#### [Exercise]
Copy exactly the lines from the one containing "const plant = new THREE.Group();" to the one containing "cad_parts[node].hide_render = cad_parts[node].hide_viewport", both lines included, and nothing else.
■ ■ ■ ■
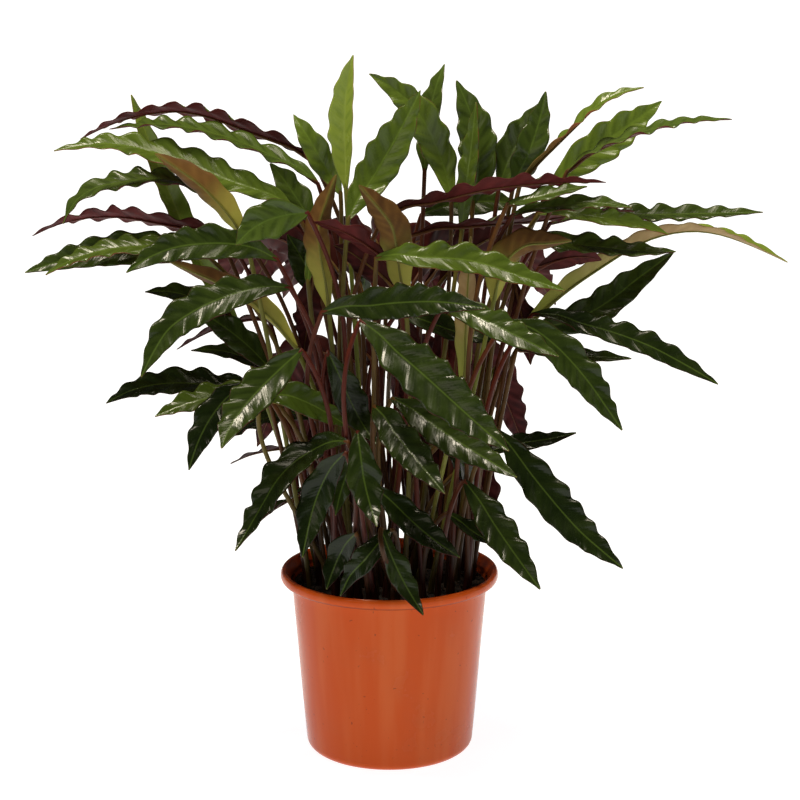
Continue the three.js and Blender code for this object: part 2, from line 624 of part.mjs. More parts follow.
function potGeometry() {
  const corner = CORNER_CUT * POT_CORNER;
  const roll = RIM_ROUNDING * RIM_DEPTH;
  return turned([
    [0, 0],
    [POT_BASE_RADIUS - POT_CORNER, 0],
    [POT_BASE_RADIUS - corner, corner],
    [POT_BASE_RADIUS, POT_CORNER],
    [POT_NECK_RADIUS, RIM_FOOT],
    [RIM_RADIUS - roll, RIM_FOOT],
    [RIM_RADIUS, RIM_FOOT + 2 * roll],
    [RIM_RADIUS, POT_HEIGHT - 1.5 * roll],
    [RIM_RADIUS - 1.5 * roll, POT_HEIGHT],
    [RIM_INNER_RADIUS, POT_HEIGHT - roll],
    [POT_NECK_RADIUS - POT_WALL, RIM_FOOT - ROLL_DEPTH],
    [POT_BASE_RADIUS - POT_WALL, POT_CORNER],
    [POT_BASE_RADIUS - POT_WALL - INNER_CORNER, POT_FLOOR],
    [0, POT_FLOOR],
  ]);
}

// Soil fills the pot with a small gap all round, and has a square hole for each shoot.
function soilGeometry(shoots) {
  const low = POT_BASE_RADIUS - POT_WALL - 2 * GAP;
  const high = POT_NECK_RADIUS - POT_WALL - 2 * GAP;
  const neck = RIM_FOOT - ROLL_DEPTH;
  const body = toSolid(turned([
    [0, POT_FLOOR + GAP],
    [low - INNER_CORNER, POT_FLOOR + GAP],
    [low, POT_CORNER + GAP],
    [high, neck],
    [high, SOIL_TOP],
    [0, SOIL_TOP],
  ]));
  const cut = shoots.reduce((soil, shoot) => {
    const { x, y } = shoot.root;
    const radius = (shoot.leaves.length > 1 ? SHEATH_RADIUS : STALK_RADIUS) + HOLE_CLEARANCE;
    const hole = prism(4, radius * Math.SQRT2, x, y, SOIL_TOP - HOLE_DEPTH, POT_HEIGHT);
    return soil.subtract(toSolid(hole));
  }, body);
  return toGeometry(cut);
}

function part(name, geometry, color, roughness) {
  const material = new THREE.MeshStandardMaterial({ color, roughness, metalness: 0 });
  const mesh = new THREE.Mesh(geometry, material);
  mesh.name = name;
  return mesh;
}

leaves.forEach((leaf) => {
  leaf.bend = 0;
  leaf.root = leaf.points[0].clone().multiplyScalar(ROOT_SHARE).setZ(SOIL_TOP);
});
rankLeaves();
const shoots = groupShoots();
placeRoots(shoots);
settleRoots(shoots, FIRST_ROUNDS);
bendClear(shoots);

const plant = new THREE.Group();
plant.name = 'potted_calathea';
plant.add(part('pot', potGeometry(), 0xb8502a, 0.4));
plant.add(part('soil', soilGeometry(shoots), 0x1d1612, 0.95));
shoots.forEach((shoot, i) => {
  const name = `${shoot.kind}_shoot_${String(i + 1).padStart(2, '0')}`;
  plant.add(part(name, shootGeometry(shoot), KINDS[shoot.kind].colour, 0.35));
});

export default plant;
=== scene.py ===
"""Dresses the potted calathea: pot, peat, stalks and waved leaves, with a pale studio round them."""

import math
import random
from typing import NamedTuple

import bmesh
import bpy
import numpy as np
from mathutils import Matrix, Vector, noise


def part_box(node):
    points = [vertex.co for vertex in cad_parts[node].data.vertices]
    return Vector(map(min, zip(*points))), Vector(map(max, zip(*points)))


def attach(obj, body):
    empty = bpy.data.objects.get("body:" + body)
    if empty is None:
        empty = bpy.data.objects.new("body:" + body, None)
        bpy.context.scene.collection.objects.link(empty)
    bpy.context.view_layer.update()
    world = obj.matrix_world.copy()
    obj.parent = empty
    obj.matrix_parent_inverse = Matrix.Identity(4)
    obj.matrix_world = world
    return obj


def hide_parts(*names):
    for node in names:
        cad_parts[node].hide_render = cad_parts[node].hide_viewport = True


bl_info = {
    "name": "Potted calathea",
    "version": (1, 0, 0),
    "blender": (4, 5, 0),
    "location": "View3D > Sidebar > Calathea",
    "description": "Builds the leaves, stalks, peat and pot of a potted calathea round its CAD frame",
    "category": "Object",
}

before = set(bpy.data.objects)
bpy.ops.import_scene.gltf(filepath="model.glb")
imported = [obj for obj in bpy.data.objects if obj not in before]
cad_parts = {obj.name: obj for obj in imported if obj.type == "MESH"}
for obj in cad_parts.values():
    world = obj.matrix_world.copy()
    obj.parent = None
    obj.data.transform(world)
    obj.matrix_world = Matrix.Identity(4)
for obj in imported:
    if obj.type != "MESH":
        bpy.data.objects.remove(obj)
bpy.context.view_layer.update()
POT_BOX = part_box("pot")
SOIL_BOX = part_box("soil")
MM = 0.001

# How a CAD shoot is laid out. Each leaf with its stalk is a row of rings of six corners, from the tip down.
# The shoot ends at ROOT_Z, under the soil, and its stalks stand straight up to ROOT_TOP_Z.
CORNERS = 6
LEAST_RINGS = 4
ROOT_Z = 142 * MM
ROOT_TOP_Z = 178 * MM
ROOT_CLEAR = 4 * MM
STALK_RING = 2.6 * MM
WELD = 0.01 * MM

# How a blade is laid. Widths are those of one side. A side narrower than the full widths has lower waves and
# pleats. They lean forward by VEIN_LEAN for each unit outward. The midrib starts RIB_LIFT over its stalk.
# The outline swings out and in by EDGE_SWING of its width, SWING_LEAD radians ahead of the waves.
BLADE_ROWS = (40, 180)
BLADE_COLUMNS = 14
FOOT_WIDTH = 2.0 * MM
TIP_WIDTH = 0.4 * MM
LEAST_WIDTH = 0.35 * MM
RIB_LIFT = 1.2 * MM
FULL_WAVE_WIDTH = 13 * MM
FULL_PLEAT_WIDTH = 12 * MM
VEIN_LEAN = 1.1
TROUGH_SHARPNESS = 0.15
EDGE_SWING = 0.09
SWING_LEAD = 0.6
GROOVE_DEPTH = 0.45 * MM
GROOVE_WIDTH = 1.4 * MM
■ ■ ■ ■
#### [Response]
const plant = new THREE.Group();
plant.name = 'potted_calathea';
plant.add(part('pot', potGeometry(), 0xb8502a, 0.4));
plant.add(part('soil', soilGeometry(shoots), 0x1d1612, 0.95));
shoots.forEach((shoot, i) => {
  const name = `${shoot.kind}_shoot_${String(i + 1).padStart(2, '0')}`;
  plant.add(part(name, shootGeometry(shoot), KINDS[shoot.kind].colour, 0.35));
});

export default plant;
=== scene.py ===
"""Dresses the potted calathea: pot, peat, stalks and waved leaves, with a pale studio round them."""

import math
import random
from typing import NamedTuple

import bmesh
import bpy
import numpy as np
from mathutils import Matrix, Vector, noise


def part_box(node):
    points = [vertex.co for vertex in cad_parts[node].data.vertices]
    return Vector(map(min, zip(*points))), Vector(map(max, zip(*points)))


def attach(obj, body):
    empty = bpy.data.objects.get("body:" + body)
    if empty is None:
        empty = bpy.data.objects.new("body:" + body, None)
        bpy.context.scene.collection.objects.link(empty)
    bpy.context.view_layer.update()
    world = obj.matrix_world.copy()
    obj.parent = empty
    obj.matrix_parent_inverse = Matrix.Identity(4)
    obj.matrix_world = world
    return obj


def hide_parts(*names):
    for node in names:
        cad_parts[node].hide_render = cad_parts[node].hide_viewport = True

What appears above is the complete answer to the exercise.